Beejane said...
Thank you for writing so honestly. It's hard to see into someone's soul...it leaves a mark on your own.
Have you read Barbara Ehrenreich's book, "Bright Sided". She's a breast cancer survivor who failed to see the bright side of her disease. Here's a brief blurb:
"Ehrenreich explores this world in various ways. She touches on the crass consumerism of the “pink ribbon culture” (you would not believe some of the products that are being pinked and sold in the name of breast cancer research). She explains the prevailing mindset that being positive will help you feel better and even cure you more quickly (mind over matter). She then proceeds to debunk this long-standing myth with the relevant psychological studies; previous studies declaring a link between positive thinking and cancer survival are replete with problems and have been discounted by most researchers.

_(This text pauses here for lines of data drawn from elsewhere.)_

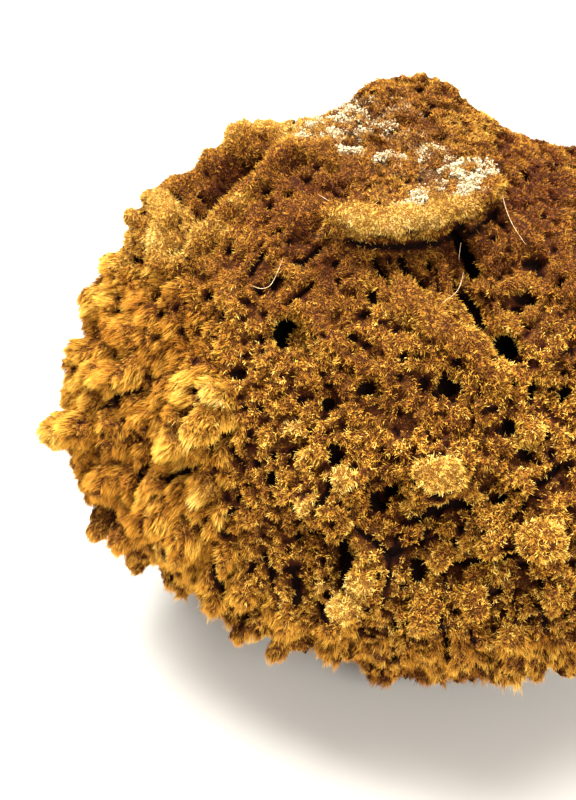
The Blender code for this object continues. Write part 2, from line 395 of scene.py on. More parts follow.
# gaps and creases seen on the front: pixel points along each, width in pixels, depth in mm
creaseSpots = (
    (((378, 258), (384, 272), (392, 288)), 9, 7), (((458, 238), (463, 252), (470, 270)), 13, 9),
    (((404, 260), (412, 272), (422, 286)), 10, 6), (((454, 282), (468, 302), (482, 327)), 10, 7),
    (((344, 240), (372, 246), (404, 249), (440, 245), (470, 234), (492, 216)), 7, 3),
    (((343, 550), (343, 575), (346, 606)), 9, 6), (((386, 552), (394, 578), (384, 608)), 8, 4),
    (((96, 409), (112, 399), (134, 389)), 9, 4), (((316, 246), (300, 264)), 8, 4),
    (((250, 272), (263, 250)), 8, 5), (((400, 522), (470, 506)), 9, 5),
    (((452, 566), (520, 558)), 9, 5), (((520, 508), (562, 468)), 9, 5),
    (((160, 477), (192, 470)), 9, 4), (((330, 482), (318, 504)), 10, 5),
    (((230, 452), (240, 468)), 8, 4), (((288, 302), (312, 282)), 8, 5),
    (((430, 262), (441, 292)), 8, 4), (((170, 540), (178, 570)), 9, 4),
    (((214, 556), (222, 592)), 9, 4), (((288, 570), (298, 602)), 9, 4),
    (((440, 618), (447, 652)), 9, 4), (((540, 598), (547, 632)), 9, 4),
    (((130, 470), (141, 494)), 9, 4), (((360, 530), (392, 556), (424, 548)), 9, 5),
    (((262, 560), (270, 590)), 8, 4), (((100, 500), (112, 524)), 8, 3),
)

# lobes and tufts seen on the front: x, y and radii in pixels, height in millimetres
lobeSpots = (
    (352, 217, 9, 8, 1.4), (376, 223, 9, 8, 2.0), (408, 221, 10, 8, 1.4), (436, 219, 9, 8, 2.2),
    (464, 208, 9, 8, 1.6), (100, 528, 13, 11, 3.5), (212, 604, 14, 12, 3.5),
    (240, 632, 16, 10, 3), (278, 648, 16, 10, 3), (438, 472, 26, 18, 4.5), (344, 479, 12, 12, 4),
    (308, 502, 12, 11, 3.5), (207, 424, 24, 20, 4.5), (168, 444, 16, 15, 3.5),
    (216, 393, 10, 9, 3), (188, 381, 11, 9, 2.5), (224, 404, 6, 6, 2), (364, 548, 6, 18, 5),
    (367, 577, 9, 20, 6), (358, 602, 6, 15, 6), (60, 430, 22, 20, 3), (152, 198, 13, 11, 3),
    (131, 217, 11, 11, 2.5), (112, 264, 14, 15, 2.5), (92, 302, 14, 16, 2.5),
    (78, 350, 14, 16, 2), (158, 240, 20, 22, 2.5), (540, 540, 27, 24, 4.5), (530, 432, 20, 14, 3),
    (180, 546, 24, 22, 3.5), (150, 515, 22, 20, 3), (245, 588, 18, 26, 3.5),
    (290, 610, 15, 20, 3.5), (425, 612, 20, 24, 3.5), (474, 600, 16, 22, 3.5),
    (512, 640, 18, 16, 2.5), (440, 556, 18, 16, 3.5), (492, 545, 18, 16, 3),
    (400, 219, 56, 11, 2.5), (205, 492, 9, 9, 3), (222, 513, 9, 9, 2.5), (120, 330, 22, 22, 2),
    (140, 300, 18, 16, 1.5), (100, 372, 26, 16, 2), (105, 480, 22, 18, 2.5), (292, 428, 8, 7, 2),
    (395, 505, 9, 9, 2), (330, 620, 14, 22, 3), (120, 540, 14, 16, 2.5), (215, 575, 16, 20, 3),
    (455, 655, 16, 12, 2.5), (550, 600, 20, 20, 3), (300, 210, 20, 26, 1.5),
    (262, 128, 22, 10, 2.5), (310, 128, 20, 9, 1.5), (555, 350, 14, 12, 2),
)

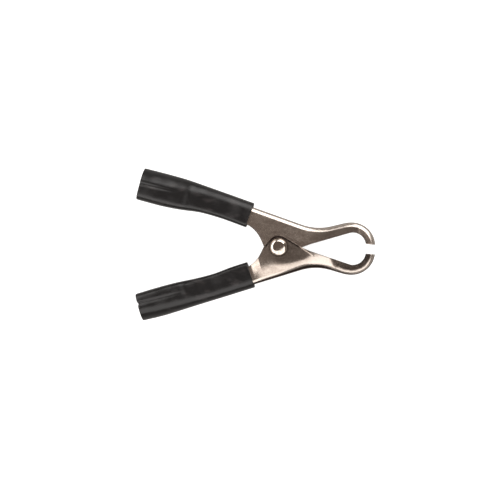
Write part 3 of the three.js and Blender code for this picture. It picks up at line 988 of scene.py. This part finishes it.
def pale_floor():
    """Matt white studio board that glows a little, as a light table does."""
    surface = Surface("pale_floor")
    shade = surface.blend(surface.noise(0.01, 2), (0.34, 0.34, 0.34), (0.36, 0.36, 0.36))
    surface.set("Base Color", shade)
    surface.set("Roughness", 0.9)
    surface.set("Specular IOR Level", 0.1)
    surface.shader.inputs["Emission Color"].default_value = (1, 1, 1, 1)
    surface.set("Emission Strength", 0.95)
    return surface.material


# ---------------------------------------------------------------- studio

def softbox(name, clock, height, width, tall, radiance):
    """A rectangular light that faces the clip. clock is its bearing from +Y towards +X in degrees."""
    bearing = math.radians(clock)
    lift = math.radians(height)
    direction = Vector((
        math.sin(bearing) * math.cos(lift),
        math.cos(bearing) * math.cos(lift),
        math.sin(lift),
    ))
    light = bpy.data.lights.new(name, "AREA")
    light.shape = "RECTANGLE"
    light.size = width
    light.size_y = tall
    light.energy = radiance * math.pi * width * tall
    light.color = LIGHT_COLOUR
    holder = bpy.data.objects.new(name, light)
    bpy.context.scene.collection.objects.link(holder)
    holder.location = direction * LIGHT_DISTANCE
    holder.rotation_euler = direction.to_track_quat("Z", "Y").to_euler()
    holder.visible_camera = False


def lay_floor():
    """A wide floor just under the clip, which turns up into a wall all round."""
    level = -0.00002
    flat = 2.5
    sweep = 1.5
    angles = np.linspace(0, 2 * math.pi, 73)[:-1]
    rise = np.linspace(0, math.pi / 2, 17)
    radius = np.concatenate([[0.02, flat / 2], flat + sweep * np.sin(rise)])
    height = level + np.concatenate([[0, 0], sweep * (1 - np.cos(rise))])
    points = np.stack([
        radius[:, None] * np.cos(angles),
        radius[:, None] * np.sin(angles),
        height[:, None] + 0 * angles,
    ], axis=-1)
    faces = [face[::-1] for face in grid_faces(len(radius), len(angles), closed=False)]
    faces.append(tuple(range(len(angles))))
    mesh = bpy.data.meshes.new("floor")
    mesh.from_pydata(points.reshape(-1, 3).tolist(), [], faces)
    mesh.shade_smooth()
    floor = bpy.data.objects.new("floor", mesh)
    bpy.context.scene.collection.objects.link(floor)
    mesh.materials.append(pale_floor())
    floor.visible_glossy = False


def light_studio():
    """Three large softboxes round a dim sky, so that flat metal stays dark and its bends shine."""
    softbox("softbox_back", clock=32, height=40, width=0.8, tall=1.1, radiance=3.3)
    softbox("softbox_front", clock=163, height=51, width=1.3, tall=0.9, radiance=1.75)
    softbox("softbox_left", clock=272, height=42, width=2.4, tall=0.88, radiance=2.6)
    dim_sky()


def dim_sky():
    """Surroundings that are darkest overhead and lighter below, where a pale room would be."""
    below = (0.42, 0.40, 0.38)
    overhead = (0.125, 0.098, 0.084)
    world = bpy.data.worlds.new("studio")
    bpy.context.scene.world = world
    world.use_nodes = True
    tree = world.node_tree
    direction = tree.nodes.new("ShaderNodeTexCoord")
    height = tree.nodes.new("ShaderNodeSeparateXYZ")
    tree.links.new(direction.outputs["Generated"], height.inputs["Vector"])
    share = spread_value(tree, height.outputs["Z"], -0.3, 0.5)
    tint = blend_colours(tree, share, below, overhead)
    tree.links.new(tint, tree.nodes["Background"].inputs["Color"])


def place_camera():
    """A long lens almost straight above, leaning a little towards the jaws."""
    frame_width = 215.0
    aim = Vector((-12.3, -1.6, 10.0)) * MM
    lean = math.radians(1.5)
    turn = math.radians(1.36)
    data = bpy.data.cameras.new("camera")
    data.lens = 100
    data.sensor_width = 36
    data.clip_start = 0.01
    data.clip_end = 20
    distance = frame_width * MM * data.lens / data.sensor_width
    camera = bpy.data.objects.new("camera", data)
    bpy.context.scene.collection.objects.link(camera)
    back = Vector((math.sin(lean), 0, math.cos(lean)))
    up = Vector((-math.sin(turn), math.cos(turn), 0))
    right = up.cross(back).normalized()
    up = back.cross(right)
    rotation = Matrix((right, up, back)).transposed().to_4x4()
    camera.matrix_world = Matrix.Translation(aim + back * distance) @ rotation
    bpy.context.scene.camera = camera


# ---------------------------------------------------------------- assembly

def add(piece, material, body, node):
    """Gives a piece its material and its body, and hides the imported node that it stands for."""
    piece.data.materials.clear()
    piece.data.materials.append(material)
    if body is not None:
        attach(piece, body)
    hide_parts(node)


def add_levers():
    """The two stampings. The lower one's ears are flared, so its walls have finer faces."""
    nickel = nickel_plate()
    upper = lever(
        "upper_lever_stamping", plain_wall, upper_shading, UPPER_BENDS, UPPER_SHADE_LINE, UPPER_TIP,
        levels=44, mirror=False,
    )
    add(upper, nickel, "upper", "upper_lever")
    lower = lever(
        "lower_lever_stamping", ear_flare, lower_shading, LOWER_BENDS, LOWER_SHADE_LINE, LOWER_TIP,
        levels=72, mirror=True,
    )
    add(lower, nickel, "lower", "lower_lever")


def add_pivot():
    """The rivet, on the lower lever, and the spring, whose wire runs from the lower handle's leg round the
    rivet to the upper handle's leg.
    """
    add(rivet("rivet"), bright_nickel(), "lower", "pivot_rivet")
    coil = spring("spring_wire")
    add(coil, drawn_wire(), None, "torsion_spring")
    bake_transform(coil)


def add_sleeves():
    """The two sleeves on the handles."""
    vinyl = black_vinyl()
    upper = sleeve("upper_sleeve_vinyl", UPPER_SLEEVE, UPPER_CREASE, mirror=False)
    add(upper, vinyl, "upper", "upper_sleeve")
    lower = sleeve("lower_sleeve_vinyl", LOWER_SLEEVE, LOWER_CREASE, mirror=True)
    add(lower, vinyl, "lower", "lower_sleeve")


add_levers()
add_pivot()
add_sleeves()
lay_floor()
light_studio()
place_camera()
bpy.context.scene.view_settings.view_transform = "Standard"
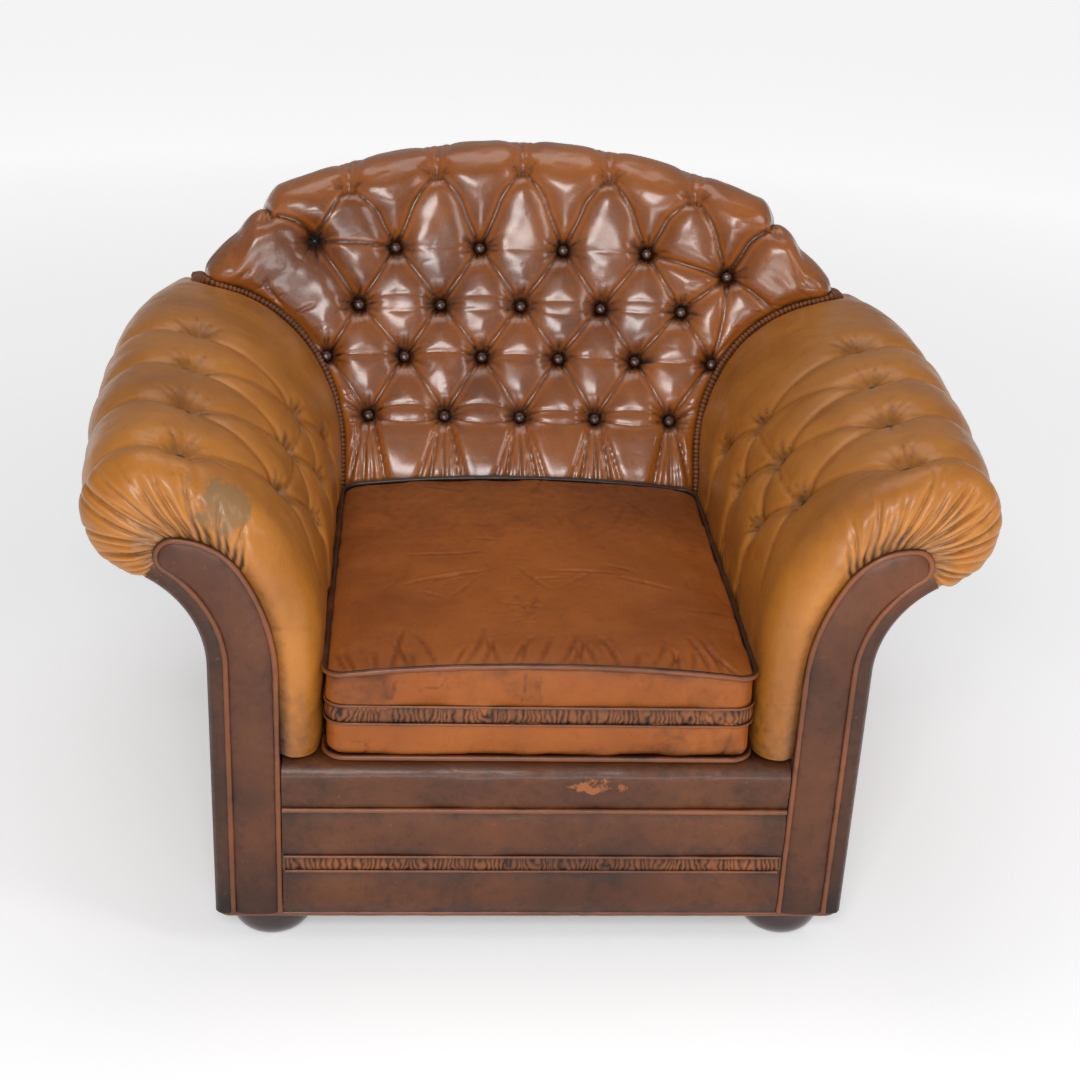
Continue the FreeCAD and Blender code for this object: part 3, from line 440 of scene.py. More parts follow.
class Sheet:
    """A grid of points on a smooth shape, found by u along it and v across it."""

    def __init__(self, points, u_values, v_values, outward):
        self.points, self.u, self.v = points, u_values, v_values
        normals = surface_normals(points)
        self.normals = normals * np.sign(np.sum(normals * outward))
        self.flat = points.reshape(-1, 3)

    def at(self, u, v):
        """The point at u, v."""
        a = np.interp(u, self.u, np.arange(len(self.u)))
        b = np.interp(v, self.v, np.arange(len(self.v)))
        i = np.minimum(a.astype(int), len(self.u) - 2)
        j = np.minimum(b.astype(int), len(self.v) - 2)
        f, g = (a - i)[:, None], (b - j)[:, None]
        p = self.points
        near = p[i, j] * (1 - f) + p[i + 1, j] * f
        far = p[i, j + 1] * (1 - f) + p[i + 1, j + 1] * f
        return near * (1 - g) + far * g

    def point(self, place):
        """The point at one place, a pair of u and v."""
        return self.at(np.array([place[0]]), np.array([place[1]]))[0]

    def raised(self, height):
        """The sheet's points moved outward by a height for each."""
        return self.flat + self.normals.reshape(-1, 3) * height[:, None]

    def line(self, start, end, bow=0.0, bend=0.0):
        """A line over the surface from one place to another; bow and bend curve it."""
        t = np.linspace(0, 1, LINE_POINTS)
        swell = np.sin(math.pi * t)
        u = start[0] + (end[0] - start[0]) * t + bow * swell
        v = start[1] + (end[1] - start[1]) * t + bend * swell
        return self.at(u, v)


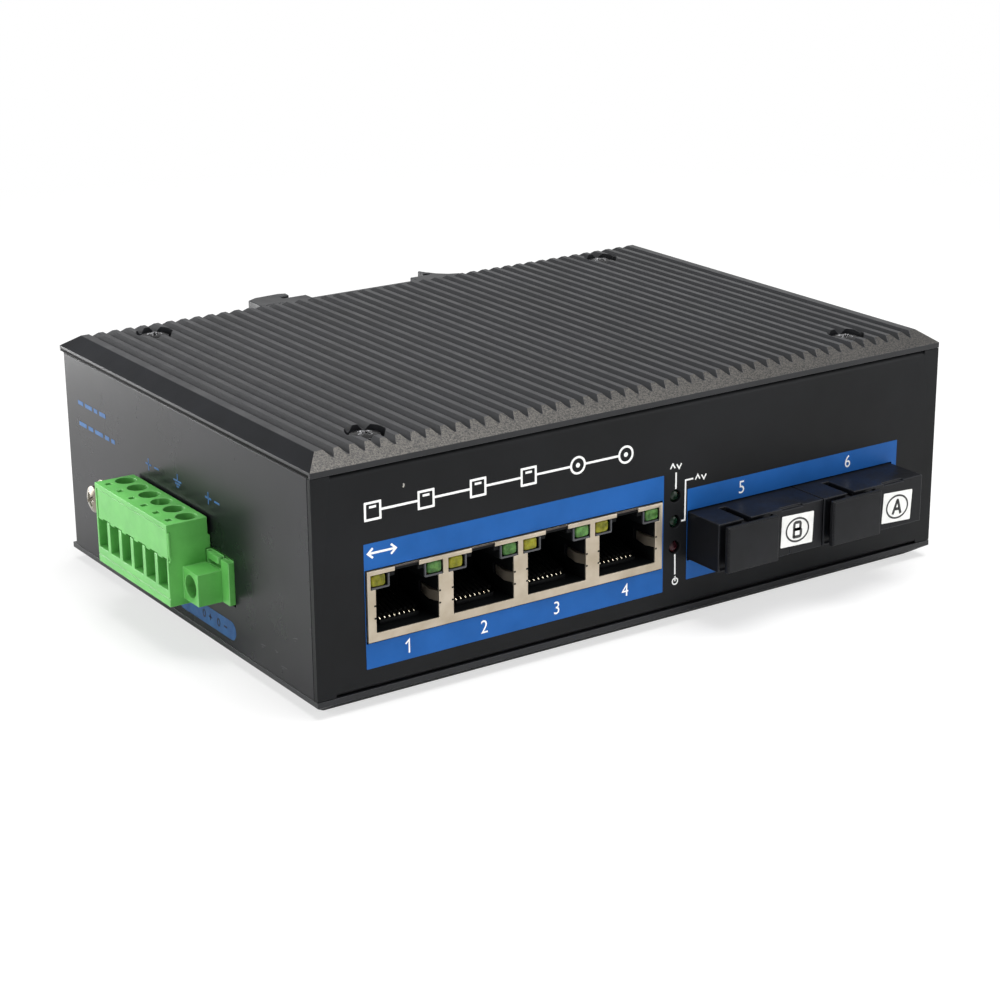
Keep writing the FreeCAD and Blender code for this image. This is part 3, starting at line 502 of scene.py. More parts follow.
# ---------------------------------------------------------------- finishes
def linear(colour: str) -> tuple[float, float, float, float]:
    """Linear colour of a six figure screen colour.

    Args:
        colour: Red, green and blue, two figures each.

    Returns:
        Red, green, blue and one.
    """
    channels = [int(colour[k : k + 2], 16) / 255 for k in (0, 2, 4)]
    values = [c / 12.92 if c <= 0.04045 else ((c + 0.055) / 1.055) ** 2.4 for c in channels]
    return (values[0], values[1], values[2], 1.0)


class Tree:
    """Adds and wires the nodes of one tree."""

    def __init__(self, tree: bpy.types.NodeTree) -> None:
        """Takes over a tree and empties it."""
        self.tree = tree
        tree.nodes.clear()

    def put(self, socket: Socket, value: object) -> None:
        """Wires or sets one input.

        Args:
            socket: The input.
            value: Another node's output, or a plain value.
        """
        if isinstance(value, Socket):
            self.tree.links.new(value, socket)
        else:
            socket.default_value = value

    def add(
        self, kind: str, inputs: dict[int | str, object] | None = None, **settings: object
    ) -> bpy.types.Node:
        """Adds one node.

        Args:
            kind: Kind of node, without the ShaderNode before it.
            inputs: What each input is wired or set to, by name or number.
            **settings: The node's own choices.

        Returns:
            The node.
        """
        node = self.tree.nodes.new(f"ShaderNode{kind}")
        for name, value in settings.items():
            setattr(node, name, value)
        for key, value in (inputs or {}).items():
            self.put(node.inputs[key], value)
        return node

    def reckon(self, kind: str, first: object, second: object, clamped: bool = False) -> Socket:
        """One step of arithmetic on two numbers."""
        return self.add("Math", {0: first, 1: second}, operation=kind, use_clamp=clamped).outputs[0]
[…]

And she goes one step further, proposing that this culture of positivity may in some cases make women feel worse. If they don’t feel positively about their cancer, if they are in fact scared, sad, and angry, they are made to feel guilty and ashamed for feeling the wrong way. The patient is left to feel that since they have negative thoughts, they must be partly to blame for their illness.
Why do Americans discount reality, facts, and science in favour of magical thinking? Ehrenreich takes us through the history and reach of the positive-thinking movement."
So, the Todd I know (not that well) has every right to rage and fall into the depths of despair. You'll get up again, but you should be allowed to express every negative feeling you have without remorse. It's not going to make one bit of difference in what the future holds. If positive thinking helped, my first husband would still be alive. So go ahead. Express yourself and have a pity party. Then go hug your wife. Someday, she will remember those hugs, and not the size of your penis.
Beejane,
That pressure/guilt is a real issue for some of us. I've felt that very deeply, especially early on; that there was essentially no one with whom I could discuss how I was *really* feeling. I made a thread about
that back in June before my RT even started. A number of people responded:
www.healingwell.com/community/default.aspx?f=35&m=2751318Todd, your blog is so honest, and so
open, it seems to validate some of those feelings and lets one know one is not alone in them. It seems difficult to address and cope with them if we just put on a brave face and deny them.